When you're at a DC fast charger they still only have access to AC power from the grid, but you want 250kw, 350kw of DC power to charge the car. Not only do you need 20x the inverters, but because they don't have to fit in a car and move around, they're fitted with larger, more efficient cooling.

I wonder why cars don't just use the large 3-phase inverter they already have to drive the motor as a charger.
One of the early Renault Zoé with the Continental power train did. It had up to 43kW charging on AC, which was a bit unique. So unique that very very few chargers offer more than 22kW AC.

I also heard that it was very noisy during charging.

Level 2 connectors are only rated to ~19kw[1] so I imagine that must have had it's own custom connector, and I don't particularly see the 80amp chargers becoming particularly common for home use, newer homes generally only have a 200amp main breaker, so 2 of those would take 100% of your continuous power load [2]. I have a 48amp charger and if I need faster than that I go to one of the local fast chargers and worst case wander around a store for 15/20 minutes.

[1] 80amps at 240v, at least in the US, not sure about the type 2 connector used in EU

[2] code in the US says you should only draw 80% of the rated current if the load is continuous

There are a handful of them at businesses and it's wonderful if your car can support it. We get about 60mph on those chargers, so even a quick food stop gets you 20-30 miles of range. 50% charge in about 2 hours!

Most public AC chargers around me are 6.6kw and it's truly a useless amount of power. It's about 20mph, so a 20 minute food stop is giving you ~7 miles of range. To get a 50% charge takes about 6 hours. Even in a 9-5 full work day you're not able to get a full charge.

I had one of these and indeed it was noisy. But only marginally noisier than a more recent Zoe.
I've wondered this too. You could set the gear in neutral, connect the AC power directly to the motor terminals, and then basically run the inverter in regenerative mode.

It looks elegant on paper, at least, but I'm sure there are reasons why it's not done. Maybe due to safety considerations, maybe because the inverter can't handle that much continuous power, or maybe it's just cheaper to have a few big supercharger inverters than to slightly increase the cost of connectors on every car.

It seems like thermal dissipation is the issue based on the grandparent post. An EV duty cycle using the built-in inverter won’t drain the battery in the same amount of time as high-speed charging would charge the battery.

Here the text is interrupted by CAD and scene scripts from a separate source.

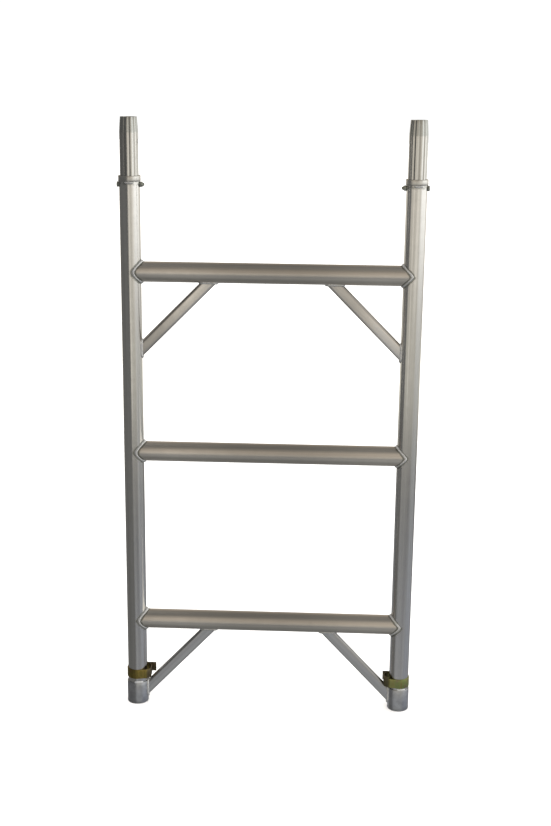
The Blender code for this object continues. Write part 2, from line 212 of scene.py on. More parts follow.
class Wire:
    """A node's output that takes part in Python sums; each operation adds its Math node."""

    def __init__(self, tree, socket):
        self.tree = tree
        self.socket = socket

    def maths(self, operation, *others):
        values = dict(enumerate((self, *others)))
        return self.tree.node("ShaderNodeMath", {"operation": operation}, values)

    def __add__(self, other):
        return self.maths("ADD", other)

    def __sub__(self, other):
        return self.maths("SUBTRACT", other)

    def __rsub__(self, other):
        return self.tree.node("ShaderNodeMath", {"operation": "SUBTRACT"}, {0: other, 1: self})

    def __mul__(self, other):
        return self.maths("MULTIPLY", other)

    def __truediv__(self, other):
        return self.maths("DIVIDE", other)

    def __pow__(self, other):
        return self.maths("POWER", other)

    def __abs__(self):
        return self.maths("ABSOLUTE")

    def within(self, other):
        return self.maths("MINIMUM", other)

    def fade(self, start, end):
        """0 at start and 1 at end, smooth between; start may be the larger."""
        settings = {"interpolation_type": "SMOOTHSTEP"}
        inputs = {"Value": self, "From Min": start, "From Max": end}
        return self.tree.node("ShaderNodeMapRange", settings, inputs)

    __radd__ = __add__
    __rmul__ = __mul__


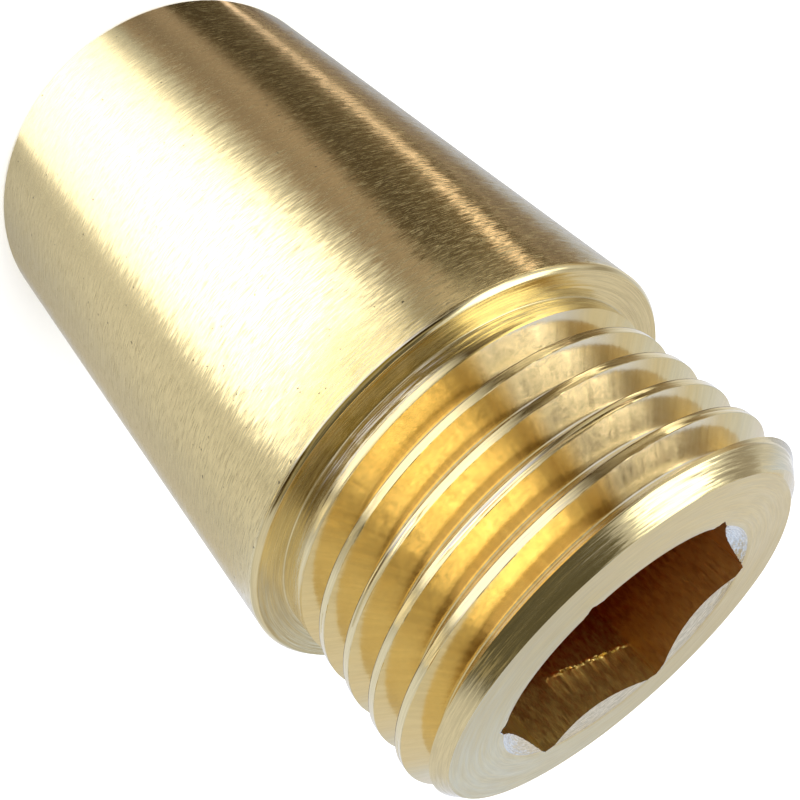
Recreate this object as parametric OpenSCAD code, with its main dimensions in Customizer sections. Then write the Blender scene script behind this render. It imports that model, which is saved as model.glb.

Perhaps there are also weight optimizations being made that limit bidirectionality of the inverter.

Yeap. Level 1 and 2 chargers are literally just relays, with a bunch of fluff attached.

The DC fast charger has smarts, with circuits that measure resistance, temperature, etc, to keep things from melting.

Yeah, most of this circuit is fluff for comms and networking, Basic EVSE such as J1772 can be implemented with a relay, comparator and square wave generator.
I think they have to be somewhat not dumb and communicate with the car before it will close the traction battery contactors?
A little bit but not much. They're a contactor, a GFCI, some current sensors and limiters, a small section to determine if the EVSE is operating at L1 or L2, and a small microcontroller to control it all. They're very simple devices.

Edit: info from here: https://www.barbouri.com/2017/03/10/diy-open-evse-v4-23/

The signaling is surprisingly simple. There is no active negotiation, the EVSE just outputs a PWM signal to specify how much current the car is allowed to draw, and the car uses a variable resistor to request the power be turned on or off.

https://en.wikipedia.org/wiki/SAE_J1772#Signaling

I did expect the first paragraph to explain that they are not really "chargers". But no, nowhere in the article they mention EVSE.